Tuesday, 23 August 2011
There has to be a better way!
A report by some agency or other, contracted by the Government to look into the recent riots, scathingly pointed the finger of blame at "rampant consumerism" and the "you are what you buy culture". Given that the lead author of the report was a broker from The City, it seemed it took one to know one, so to speak. The whiff of hypocrisy hung heavily in the air around the comments, but the point was well made.
Well, I noticed my house is full of stuff. Just stuff. Stuff I have accumilated over the years and the majority of which I could probably divest myself of without regret. Granted, much of it is materials for constructing projects and tools for doing so. These I will not relinquish as the construction of my my various schemes is something that gives me existential pleasure and adds meaning to life for me.
But other stuff is just clutter. I am not sure why I have it all, but I do. And it is largely unnecessary.
I went to the Mall in Bristol last week. I needed a shirt for a wedding, and I got a beautiful, tailored fit white shirt with purple stripes, and a tie in lilac shiny paisley which picks out the purple of the stripes beautifully.
But I sat on a bench and opened my ears to hear the quiet buzzing sound of thousands of people all scurrying in and out of shops buying stuff.
I looked at the map of the place. There are retail outlets for objects pertaining to all aspects of life and none. It seemed that people were so consumed by the activity of consumption itself that they appearer to be entirely absorbed by the process without any thought for the wider context of whether what they had bought was actually more than immediately desirable. I wondered what need it was that they were feeding. Of course, within that, there may be significant and real requirements, like my shirt. I concede there are reasons to buy things that are to do with purpose rather than mere immediate whim.

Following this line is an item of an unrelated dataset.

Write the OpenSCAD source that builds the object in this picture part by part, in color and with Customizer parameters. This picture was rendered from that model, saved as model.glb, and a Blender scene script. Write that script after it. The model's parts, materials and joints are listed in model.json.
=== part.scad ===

I sat down again and thought hard about all the shops in the place and it occurred to me that there was actually nothing in the place I needed, or even wanted. And yet, there was still some residual compulsion to purchase... something. I am not sure what.
Regarding the bland expressions on the faces of those who had just happily parted with their money, the feeling suddenly dissipated and I felt the need to go home.
In my street, there are three Jaguar cars. I don't like them particularly, but they are popular with certain Gentlemen of an Age. They do not perfom all that well. The accessories are spartan unless you pay significant more for "extras". They do not even look particularly attractive. But they are Objects of Desire and seem to be bought as some kind of statement. Presumably they make the owners feel more presigious.
And I thought to myself, observing the ritual washing of these machines one Sunday morning: There has to be a better way!
It seems that people are admired and afforded status by that which they own. My own lowly skoda has stopped conversation dead at dinner parties when the pigeonholing-by-possessions begins. My actual emotion was amusement but underneathit all is a sadness that people are not measured by their actual, intrinsic worth as a human being.
Of course, I know the machinery which compelss consumption is honed to appeal to our inherent desires. And this marketing machine keeps the economy going round, feeding in from our pockets, into corporations, maintaining jobs in retail here and factories in China, and ultimately to higher share prices to support our pensions and investments (yes. That has been spectacularly successful in recent years, hasn't it!). So, our collective wellbeing somehow rests upon people buying things continually.
But leaving aside the economics, and returning to the instinctual, wealth and status seem to go together as an accepted pairing of value. The message is impressed upon our eyes and brains every day by the aforementioned adverstising: "Buy this and be seen as stylish/successful/sophisticated! Be the envy of your peers!"
A porsche evidently makes the dullest, most rotund little man significantly more appealing (and this too I have witnessed in dismay) than a reasonably conventionally attractive man with an old banger. An Aston Martin or Ferrari can ensure attractive (though possibly not mentally stimulating) female comanionship for as long as one possesses it, or so I gather. How depresing. Does it impy something Darwinian about the owner, making the man who is willing to pay for an expensive car a better evolutionary bet? Perhaps it does. I don't know.
But if we take the idea to its extreme, to the Bernie Ecclestones and the Donald Trumps, those with wealth and power are lauded. Perhaps the characteristics that helped them accumilate that wealth are admirable. It could be tat that gets them their standing and the pauper, contempt, for presumable being that most pitied and scorned character, the "loser".
But I doubt it. Rarely are the most worthy, the kindest, the nicest people looked up to. Seldom are such qualities as compassion and humanity rewarded with regard by others. Quite often the opposite in fact. The most truly admiraable people rarely rise to the top.
So, my hope, if just here, in Internetland, to find a place where the appreciation of thought, beauty and civility are appreciated. Art and artifice are worthy pursuits for an enlightened mind.
To me, the possession and pursuit of a vivid and lively life of the mind is the pinnacle of admirable traits in a person. A different value of a person's worth can surely be arrived at here where belongings and other material attainments count for nothing.
How many would pay thousands for an ugly painting by an old master and yet overlook the exquisite construction of a beetle?
So, let us find admirers of beetles and share discourse with them. And the shiny, pointless baubles that hold everyone in thrall can be left at the door.